Some students who complete all of the academic requirements for college never actually get their degree.
In fact, that was the case for almost one in 10 students recently audited by the Institute for Higher Education Policy, an education nonprofit. And for many of these students, a new report says, minor hold-ups are to blame, like incomplete paperwork or a financial hold on their accounts.
More than 36 million Americans have some college but no degree, a number that has increased as the Covid-19 pandemic disrupted studies and deepened longstanding inequities across the country. As colleges fight to turn around sagging enrollments, institutions have turned to adult learners in particular — people over 25, who have different needs than students fresh out of high school.
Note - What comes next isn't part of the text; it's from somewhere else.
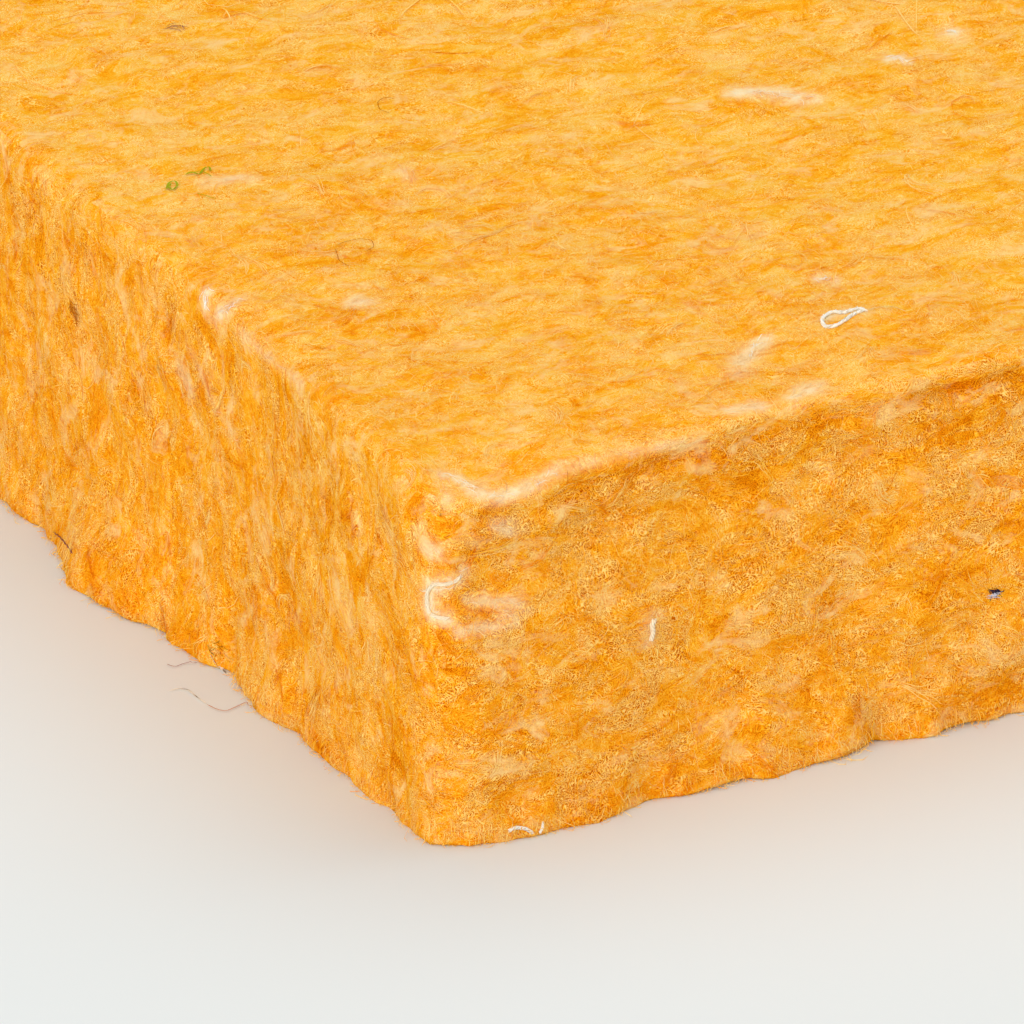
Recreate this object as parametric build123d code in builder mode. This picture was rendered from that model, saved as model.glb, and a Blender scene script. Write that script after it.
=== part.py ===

IHEP’s new report, released on Monday, outlined findings from a three-year initiative called Degrees When Due, which aimed to identify the biggest barriers these students face and help them get back on track to graduation. Degrees When Due conducted “degree audits” for students at nearly 200 colleges from 23 states, looking through transcripts to find former students who had completed college but were never awarded their degrees, as well as those who were close to finishing but never did.
The institute identified more than 170,000 students who were close to earning a degree. So far, about 10,700 of them have now graduated. Nearly 3,000 others are on track to do so.
The auditing process isn’t just useful for identifying students, according to Mamie Voight, the institute’s president and chief executive. It also helps higher-education leaders see patterns in what’s preventing students from graduating, which can illuminate potential solutions, she said.
The report says one of the most common academic barriers for near-completers — students who’ve finished at least two years of college — was a course required for a major. Overall, about 33 percent of these students were missing a major-specific course. At four-year institutions, more than half of students were.
For the 1 in 10 students who met all of the academic requirements for degrees, bureaucracy often derailed them, the report says. Within that group, about 14 percent percent had financial holds, like library fees or parking fines, that prevented them from graduating. Paperwork was another hurdle: About 62 percent of these students had yet to complete a graduation application, the report says.
Older students, college-goers from low-income backgrounds, first-generation students, and students of color are all disproportionately affected by these barriers, the report says. Black, Indigenous, Hispanic or Latino/a, and underrepresented Asian American and Pacific Islander students are 30 percent more likely to drop out of college than their white peers, according to the report.
But there’s some good news, too: Nearly half of students who were awarded an associate or bachelor’s degree through Degrees When Due were students of color, and 46 percent were from low-income backgrounds.
“Higher education is a pathway to a better living and a better life, but in order for it to have that type of impact, students need to complete — they need to get those credentials that they’ve worked so hard to earn,” Voight said. “It’s incredibly important, especially now in wake of the pandemic, as so many students have had their studies disrupted.”